— START Material for this exercise —

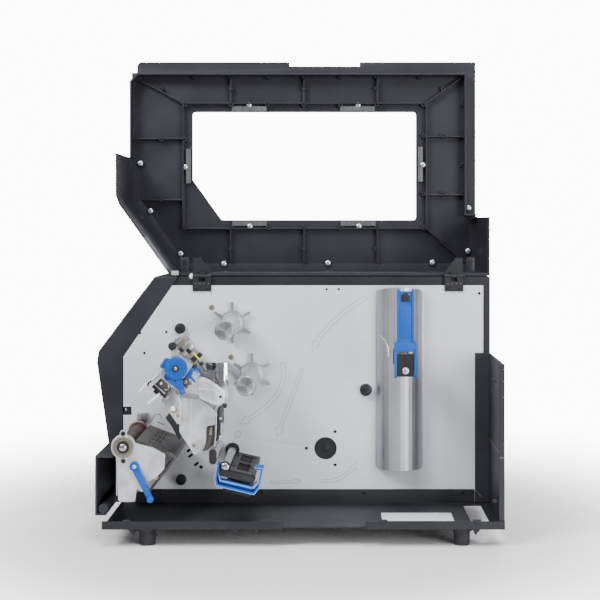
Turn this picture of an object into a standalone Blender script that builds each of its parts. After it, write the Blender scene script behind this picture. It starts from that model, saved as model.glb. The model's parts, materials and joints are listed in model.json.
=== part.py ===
"""Industrial label printer with its media cover swung open, as an assembly of separate parts.

Lengths are in millimetres here and become metres in the meshes. +X is the machine's rear, where the
rear wall is, -X the operator's front, -Y the media side, +Y the electronics side and +Z up. The origin
is on the ground under the middle of the open machine.
"""
from math import asin, atan2, cos, hypot, pi, radians, sin, tan

import bmesh
import bpy
from mathutils import Matrix, Vector

MM = 0.001
GAP = 0.3                     # clearance between neighbouring pieces

# ---- Driving dimensions ----------------------------------------------------------------------
FRONT = -257.1                # foremost point of the front bezel
REAR = 257.3                  # outer face of the rear wall
FLOOR = 22.3                  # underside of the base pan
TOP = 319.5                   # top of the body
BASE_NEAR = -148.0            # media side edge of the base pan
BODY_FAR = 123.0              # electronics side of the body
PLATE_NEAR = -2.0             # media face of the centre plate
PLATE = 3.0                   # thickness of the centre plate
SHEET = 2.0                   # folded sheet steel
SHELL = 2.5                   # moulded plastic wall
HINGE_Y, HINGE_Z = -2.0, 320.0
COVER_FAR = 148.0             # outer face of the side panel while the cover is open
COVER_TOP = 618.0             # highest edge of the open cover
RIM_TOP = 600.0               # top wall of the open cover's rim
RIM_DEPTH = 20.0              # how far that rim stands in from the side panel
WEB = 320.5                   # outer face of the cover's top wall while open
FOOT_HEIGHT = FLOOR - GAP
MECHANISM = -2.3              # where fixed media side parts stand on the centre plate

CHASSIS_NEAR = PLATE_NEAR + PLATE + GAP
CHASSIS_FAR = CHASSIS_NEAR + 2.5
PANEL_IN = COVER_FAR - 3.0    # inner face of the cover's side panel while open

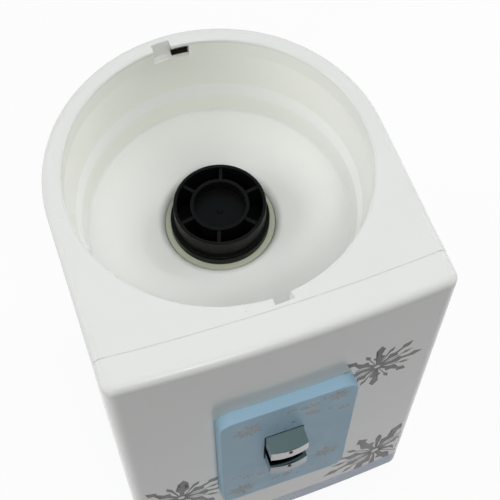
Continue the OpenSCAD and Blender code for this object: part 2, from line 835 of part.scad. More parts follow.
// Down from the tank, round a bend and back to the recess
module drain_path(r, extra) {
    top = tank_bottom - foam_t - 2 + extra;
    back = recess_y - wall - 2 + extra;
    bend_z = recess_mid + drain_bend;
    translate([drain_x, 0, bend_z]) cylinder(r = r, h = top - bend_z);
    translate([drain_x, drain_bend, bend_z]) rotate([0, -90, 0]) rotate([0, 0, 180])
        rotate_extrude(angle = 90) translate([drain_bend, 0]) circle(r = r);
    translate([drain_x, drain_bend, recess_mid]) rotate([-90, 0, 0]) cylinder(r = r, h = back - drain_bend);
}

module drain_cap() {
    placed("lightsteelblue") facing_back(recess_y + 0.3, recess_mid) translate([drain_x, 0, 0]) difference() {
        union() {
            cylinder(r = drain_r + 3.5, h = 15);
            for (a = [0:30:330]) rotate(a) translate([drain_r + 3.2, 0, 0]) cylinder(r = 1, h = 15, $fn = 24);
        }
        translate([0, 0, -1]) cylinder(r = drain_r + 0.3, h = 13.5);
    }
}

module cold_block() {
    placed("silver") difference() {
        translate([-module_w / 2, tank_outer - module_w / 5, cool_z - module_w / 2])
            cube([module_w, block_y - tank_outer + module_w / 5, module_w]);
        translate([0, 0, cool_z - module_w]) cylinder(r = tank_outer + 0.1, h = 2 * module_w);
    }
}

module thermo_module() {
    placed("ivory") translate([-module_w / 2, block_y + 0.05, cool_z - module_w / 2])
        cube([module_w, module_t - 0.1, module_w]);
}

module heat_sink() {
    placed("lightgray") translate([-sink_w / 2, module_y, cool_z - sink_w / 2]) {
        cube([sink_w, sink_base, sink_w]);
        for (i = [0:fin_count - 1])
            translate([i * (sink_w - fin_t) / (fin_count - 1), 0, 0])
                cube([fin_t, sink_base + fin_l, sink_w]);
    }
}

module sink_screws() {
    placed("gray") for (x = [-1, 1], z = [-1, 1])
        translate([x * (fan_w / 2 - 4), fan_y + fan_t + fan_screw_r, cool_z + z * (fan_w / 2 - 4)])
            rotate([90, 0, 0]) screw(fan_screw_r, fan_t + fan_screw_r);
}

module fan_frame() {
    placed("dimgray") difference() {
        union() {
            difference() {
                translate([-fan_w / 2, fan_y, cool_z - fan_w / 2]) cube([fan_w, fan_t, fan_w]);
                facing_back(fan_y - 1, cool_z) cylinder(r = rotor_r + 1, h = fan_t + 2, $fn = 96);
            }
            facing_back(fan_y, cool_z) cylinder(r = hub_r, h = 3);
            for (a = [45:90:315])
                facing_back(fan_y, cool_z) rotate(a) translate([0, -2, 0]) cube([rotor_r + 3, 4, 3]);
            facing_back(fan_y, cool_z) cylinder(r = 3, h = fan_t - 4, $fn = 32);
        }
        for (x = [-1, 1], z = [-1, 1])
            facing_back(fan_y - 1, cool_z + z * (fan_w / 2 - 4)) translate([x * (fan_w / 2 - 4), 0, 0])
                cylinder(r = fan_screw_r + 0.1, h = fan_t + 2, $fn = 32);
    }
}

module fan_rotor() {
    placed("black") facing_back(fan_y, cool_z) difference() {
        union() {
            translate([0, 0, 3.6]) cylinder(r = hub_r, h = fan_t - 4.6);
            for (i = [0:fan_blades - 1]) rotate(i * 360 / fan_blades) translate([hub_r - 2, 0, fan_t / 2 + 1])
                rotate([38, 0, 0]) translate([0, -9, -0.8]) cube([rotor_r - hub_r + 1.2, 18, 1.6]);
        }
        translate([0, 0, 3]) cylinder(r = 3 + running, h = fan_t - 6.5, $fn = 32);
    }
}

module power_board() {
    placed("darkgreen") difference() {
        union() {
            translate([board_x - board_w / 2, board_y - board_d / 2, board_z])
                cube([board_w, board_d, board_t]);
            for (p = board_spots) translate([p[0], p[1], base_z + wall])
                cylinder(r = 4, h = board_z - base_z - wall);
        }
        for (p = board_spots) translate([p[0], p[1], base_z + wall + 1]) cylinder(r = 1.6, h = 20, $fn = 32);
    }
}

module board_parts() {
    g = board_grid;
    placed("darkorange") translate([board_x, board_y, board_z + board_t]) {
        translate([-4 * g, -2.6 * g, 0]) cube([3 * g, 2.6 * g, 2.4 * g]);
        translate([-3.8 * g, 0.8 * g, 0]) cube([2.4 * g, 1.8 * g, 1.6 * g]);
        for (i = [0:2]) translate([1.6 * i * g, -2 * g, 0]) cylinder(r = 0.63 * g, h = 2.2 * g);
        translate([-0.2 * g, 0.6 * g, 0]) cube([3.6 * g, 0.3 * g, 2.6 * g]);
        for (i = [0:4]) translate([(0.825 * i - 0.2) * g, 0.9 * g, 0]) cube([0.3 * g, 1.2 * g, 2.6 * g]);
        translate([3.4 * g, -0.4 * g, 0]) cube([g, 0.9 * g, 0.9 * g]);
    }
}

module board_screws() {
    placed("silver") for (p = board_spots)
        translate([p[0], p[1], board_z + board_t + board_screw_r]) rotate([180, 0, 0])
            screw(board_screw_r, board_screw_l);
}

module power_inlet() {
    placed("black") facing_back(recess_y, recess_mid) translate([inlet_x, 0, 0]) difference() {
        union() {
            linear_extrude(3) rounded_rect(31, 24, 3);
            translate([0, 0, -18]) linear_extrude(19) square([27, 19.6], center = true);
        }
        translate([0, 0, -15]) linear_extrude(20)
            polygon([[-12, -8], [12, -8], [12, 4], [8, 8], [-8, 8], [-12, 4]]);
    }
}

module inlet_pins() {
    placed("silver") facing_back(recess_y, recess_mid) translate([inlet_x, 0, 0]) {
        for (x = [-7, 7]) translate([x - 1, -4, -15]) cube([2, 4, 13]);
        translate([-1, 1, -15]) cube([2, 4, 14.5]);
    }
}

module switch_frame() {
    placed("black") facing_back(recess_y, recess_mid) translate([switch_x, 0, 0]) difference() {
        union() {
            linear_extrude(2) rounded_rect(23, 17, 2);
            translate([0, 0, -16]) linear_extrude(17) square([19, 12.6], center = true);
        }
        translate([0, 0, -12]) linear_extrude(20) square([16, 10], center = true);
    }
}

module switch_rocker() {
    placed("red") facing_back(recess_y, recess_mid) translate([switch_x, 0, -3]) rotate([90, 0, 0])
        difference() {
            cylinder(r = 7.6, h = 9.4, center = true);
            rotate(-rocker_tilt) translate([0, 26, 0]) cylinder(r = 24, h = 20, center = true);
        }
}

module temperature_probe() {
    placed("gray") rotate(225) translate([foam_r - 8, 0, tank_top + lid_t]) cylinder(r = 5, h = 3);
}

base_tray();
rubber_feet();
base_screws();
rear_housing();
top_cover();
front_cover();
tap_panel();
tap_body();
spout_cowl();
cowl_lens();
tap_lever();
lever_lens();
lever_pin();
valve_plunger();
valve_seal();
valve_spring();
inlet_plug();
neck_seal();
tank_lid();
water_tank();
foam_jacket();
outlet_hose();
drain_pipe();
drain_cap();
cold_block();
thermo_module();
heat_sink();
sink_screws();
fan_frame();
fan_rotor();
power_board();
board_parts();
board_screws();
power_inlet();
inlet_pins();
switch_frame();
switch_rocker();
temperature_probe();
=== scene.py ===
import math

import bmesh
import bpy
from mathutils import Matrix, Vector
from mathutils.bvhtree import BVHTree

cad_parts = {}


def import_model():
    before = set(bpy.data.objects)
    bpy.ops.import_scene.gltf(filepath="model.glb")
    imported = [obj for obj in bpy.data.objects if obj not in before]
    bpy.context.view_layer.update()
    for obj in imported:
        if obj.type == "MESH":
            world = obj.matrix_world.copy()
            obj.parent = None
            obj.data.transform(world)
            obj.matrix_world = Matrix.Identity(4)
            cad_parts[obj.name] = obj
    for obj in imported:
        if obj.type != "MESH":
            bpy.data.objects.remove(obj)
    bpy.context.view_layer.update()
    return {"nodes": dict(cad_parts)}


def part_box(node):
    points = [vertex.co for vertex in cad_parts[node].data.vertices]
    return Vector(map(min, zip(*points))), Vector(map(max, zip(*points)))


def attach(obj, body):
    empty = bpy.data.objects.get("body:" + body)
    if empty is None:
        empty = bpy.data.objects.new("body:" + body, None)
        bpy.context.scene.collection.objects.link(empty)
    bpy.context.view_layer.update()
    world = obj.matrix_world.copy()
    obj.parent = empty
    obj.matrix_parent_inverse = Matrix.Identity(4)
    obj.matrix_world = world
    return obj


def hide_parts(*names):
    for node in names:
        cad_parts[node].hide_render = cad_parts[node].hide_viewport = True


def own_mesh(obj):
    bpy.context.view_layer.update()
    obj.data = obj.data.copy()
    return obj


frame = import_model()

MM = 0.001
NODES = frame["nodes"]


# ---------------------------------------------------------------- frame measures

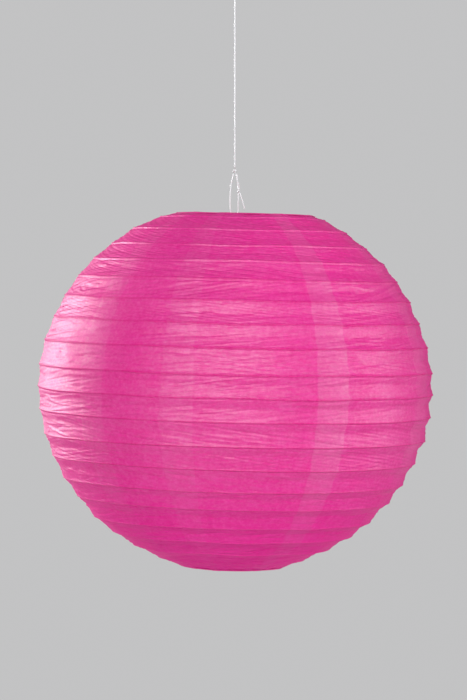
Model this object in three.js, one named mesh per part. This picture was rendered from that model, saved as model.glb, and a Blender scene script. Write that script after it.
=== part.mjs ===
import * as THREE from 'three';

// Round collapsible paper lantern hanging on a thin line from an adhesive ceiling hook.
// Millimetres, +Z up, origin at the centre of the face that sticks to the ceiling.
// X runs left to right and Y runs front to back. The shade hangs 1.34 degrees off
// plumb because its stretcher stands 3.45 mm to one side of its middle.

// ---- ceiling hook ----
const PAD_R = 14, PAD_T = 0.8;              // foam adhesive pad
const BASE_R = 16, BASE_T = 3.0;            // moulded base disc
const BOSS_R = 4.5, BOSS_L = 5.0;           // boss that takes the hook's shank
const GAP = 0.3;                            // running gap between touching pieces
const HOOK_WIRE_R = 1.2, HOOK_R = 7.0;      // hook wire, radius of the hook's bend
const HOOK_Z = -22.0;                       // centre of the bend

// ---- line ----
const LINE_R = 0.5;                         // 1 mm line
const KNOT_R = 1.6;
const TOP_KNOT_Z = -47.5;
const LOW_KNOT_Z = -190.5;

// ---- shade ----
const TILT = THREE.MathUtils.degToRad(1.34);
const OFFSET = 3.45;                        // stretcher plane to shade axis
const HANGER_Z = -230.95;                   // middle of the stretcher's crest
const CREST_H = 125.5;                      // crest above the shade's equator
const RIB_R = 0.55;                         // rib wire, corner radius of its section
const PAPER_T = 0.35;
const FACETS = 32;
// at each ring: outer radius of the paper, height above the equator, sideways shift of the ring
const PROFILE = [
  [51.6, 133.6, 4.1], [62.4, 130.7, 2.4], [80.8, 121.4, 0.7], [96.7, 109.7, 0.6],
  [110.0, 98.2, 0.5], [121.1, 84.8, 0], [131.0, 69.6, 0], [138.7, 53.4, 0],
  [145.4, 35.7, 0], [149.3, 16.9, 0], [150.2, 0, 0], [148.4, -16.9, 0],
  [144.6, -35.2, 0], [137.7, -52.0, 0], [128.8, -68.5, 0], [118.5, -82.3, 0],
  [104.9, -97.3, 0], [91.6, -108.4, 0], [74.7, -118.8, 0], [55.8, -127.4, 0],
  [39.7, -133.8, 0],
];

// ---- stretcher (one bent spring wire) ----
const EXP_R = 0.9;
const LEG_Y = 37.0;

const group = new THREE.Group();
group.name = 'paper_lantern';

function colour(hex, roughness, metalness) {
  return new THREE.MeshStandardMaterial({ color: hex, roughness, metalness });
}
const STEEL = () => colour(0xb8bcc0, 0.35, 1.0);
const RIB = () => colour(0xc9a9b6, 0.5, 0.9);
const PAPER = () => colour(0xe5479b, 0.85, 0.0);
const LINE = () => colour(0xd8d8dc, 0.3, 0.0);
const WHITE = () => colour(0xf1f1ee, 0.5, 0.0);
const FOAM = () => colour(0xe6e6e0, 0.9, 0.0);

function add(name, geometry, material, parent = group) {
  const mesh = new THREE.Mesh(geometry, material);
  mesh.name = name;
  parent.add(mesh);
  return mesh;
}

function signedVolume(position, index) {
  const a = new THREE.Vector3(), b = new THREE.Vector3(), c = new THREE.Vector3();
  let sum = 0;
  for (let i = 0; i < index.length; i += 3) {
    a.fromArray(position, 3 * index[i]);
    b.fromArray(position, 3 * index[i + 1]);
    c.fromArray(position, 3 * index[i + 2]);
    sum += a.dot(b.cross(c));
  }
  return sum;
}

function closed(position, index) {
  if (signedVolume(position, index) < 0) {
    for (let i = 0; i < index.length; i += 3) {
      [index[i + 1], index[i + 2]] = [index[i + 2], index[i + 1]];
    }
  }
  const geometry = new THREE.BufferGeometry();
  geometry.setAttribute('position', new THREE.Float32BufferAttribute(position, 3));
  geometry.setIndex(index);
  return geometry.toNonIndexed().computeVertexNormals() ?? geometry;
}

// A ring about Z whose section is the closed loop of [radius, height, sideways shift] points.
function hoop(section, facets = FACETS) {
  const position = [], index = [], n = section.length;
  for (let i = 0; i < facets; i++) {
    const t = (2 * Math.PI * (i + 0.5)) / facets;
    for (const [r, z, dx = 0] of section) position.push(dx + r * Math.cos(t), r * Math.sin(t), z);
  }
  for (let i = 0; i < facets; i++) {
    const j = (i + 1) % facets;
    for (let k = 0; k < n; k++) {
      const m = (k + 1) % n;
      index.push(i * n + k, j * n + k, j * n + m, i * n + k, j * n + m, i * n + m);
    }
  }
  return closed(position, index);
}

// A solid of revolution about Z whose profile starts and ends on the axis.
function turned(profile, facets = 32) {
  const points = profile.map(([r, z]) => new THREE.Vector2(r, z));
  const lathe = new THREE.LatheGeometry(points, facets);
  lathe.rotateX(Math.PI / 2);
  return lathe;
}

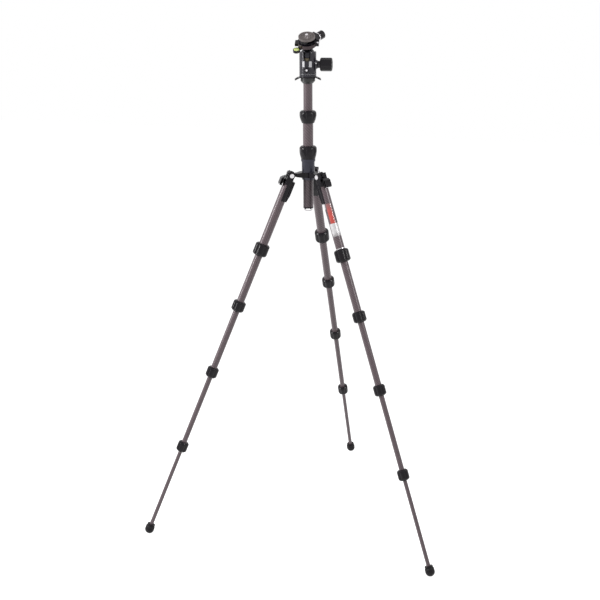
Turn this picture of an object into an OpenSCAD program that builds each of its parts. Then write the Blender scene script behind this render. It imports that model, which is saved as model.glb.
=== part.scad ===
// Travel tripod: three folding legs of five nested tubes, a two-part centre column and a ball head.
// Millimetres. The origin is on the ground under the middle of the footprint, and one leg points to +Y.

/* [Stance] */
// Angle of a standing leg from the vertical
leg_angle = 22.8; // [20:0.1:25]
// Distance from the column axis to a leg's hinge pin
hinge_r = 43.3; // [42:0.1:56]
// Second stop angle of a leg from the vertical
stop_angle_2 = 56; // [54:1:60]
// Third stop angle of a leg from the vertical
stop_angle_3 = 89; // [87:1:92]

/* [Leg tubes] */
// Outer diameter of the first leg section
leg_top_d = 22; // [21:0.5:24]
// Wall of a leg tube
leg_wall = 1.1; // [0.9:0.05:1.3]
// Radial gap between a leg tube and the next one inside it
leg_gap = 0.4; // [0.3:0.05:0.5]
// Distance from the hinge pin to the first lock
leg_show_1 = 181.6; // [150:0.1:220]
// Visible length of the second leg section
leg_show_2 = 123.6; // [100:0.1:140]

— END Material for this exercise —

Begin with the line that has "drain_pipe();" in the listing above and end after the line that has "obj.matrix_world = Matrix.Identity(4)"; output those lines exactly.

--- Full output ---
drain_pipe();
drain_cap();
cold_block();
thermo_module();
heat_sink();
sink_screws();
fan_frame();
fan_rotor();
power_board();
board_parts();
board_screws();
power_inlet();
inlet_pins();
switch_frame();
switch_rocker();
temperature_probe();
=== scene.py ===
import math

import bmesh
import bpy
from mathutils import Matrix, Vector
from mathutils.bvhtree import BVHTree

cad_parts = {}


def import_model():
    before = set(bpy.data.objects)
    bpy.ops.import_scene.gltf(filepath="model.glb")
    imported = [obj for obj in bpy.data.objects if obj not in before]
    bpy.context.view_layer.update()
    for obj in imported:
        if obj.type == "MESH":
            world = obj.matrix_world.copy()
            obj.parent = None
            obj.data.transform(world)
            obj.matrix_world = Matrix.Identity(4)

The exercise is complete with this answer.